Usually like I said it crashes within four tries, after my last attempt at fixing the issue it crashed at about the 40th time which is much better. I am experimenting with disabling the C6 state now as well.

Here it goes:

1- Get the source of the latest kernel and compile it using any guide online. For arch users, just use the linux-mainline AUR as it has the RCS feature enabled by default. For other linux distros, before compiling type “make menuconfig” and navigate to RCU and enable the last feature “offload RCU callback processing…”. After that compile the kernel using whatever your distro recommends and install it.
2- Edit the grub config line for Kernel command line (/etc/default/grub) where it says (GRUB_CMDLINE_LINUX_DEFAULT) add the option between the quotes (rcu_nocbs=0-7), 0-7 is because we have 4 cores and 4 threads.
3- Update grub and your initramfs depending on your distro, reboot and choose the new kernel and test if things work well.

noenken · May 30, 2018, 3:48am

I’ll be damned! Just had valley running for four hours straight.
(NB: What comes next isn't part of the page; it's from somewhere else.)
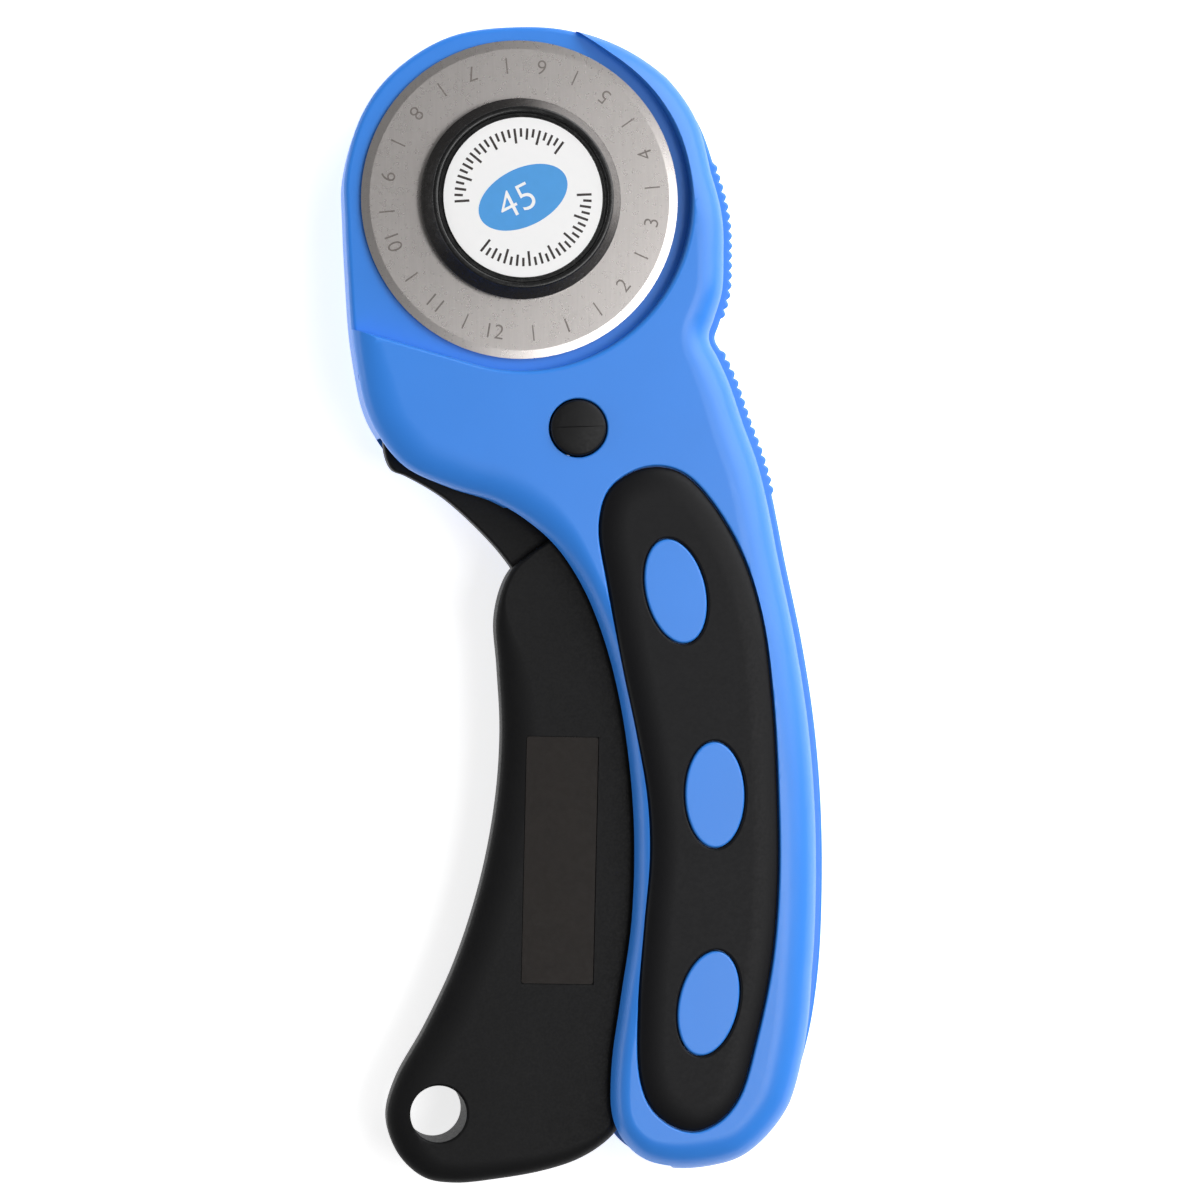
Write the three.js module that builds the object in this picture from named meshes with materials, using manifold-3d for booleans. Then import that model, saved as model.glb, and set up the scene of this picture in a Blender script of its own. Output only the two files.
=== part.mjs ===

I took your suggestion and googled for rcu_nocbs since I wanted to know what that was doing and I found this:

https://utcc.utoronto.ca/~cks/space/blog/linux/KernelRcuNocbsMeaning

I know, it is not exactly efficient but it didn’t freeze up.

Gonna run a test now with just your suggestion, gonna report later.

Shining_Ace · June 1, 2018, 12:37am

It does seem to freeze less now with me but there are still freezes when compiling Quartus Projects. I will test with other workloads and see as well.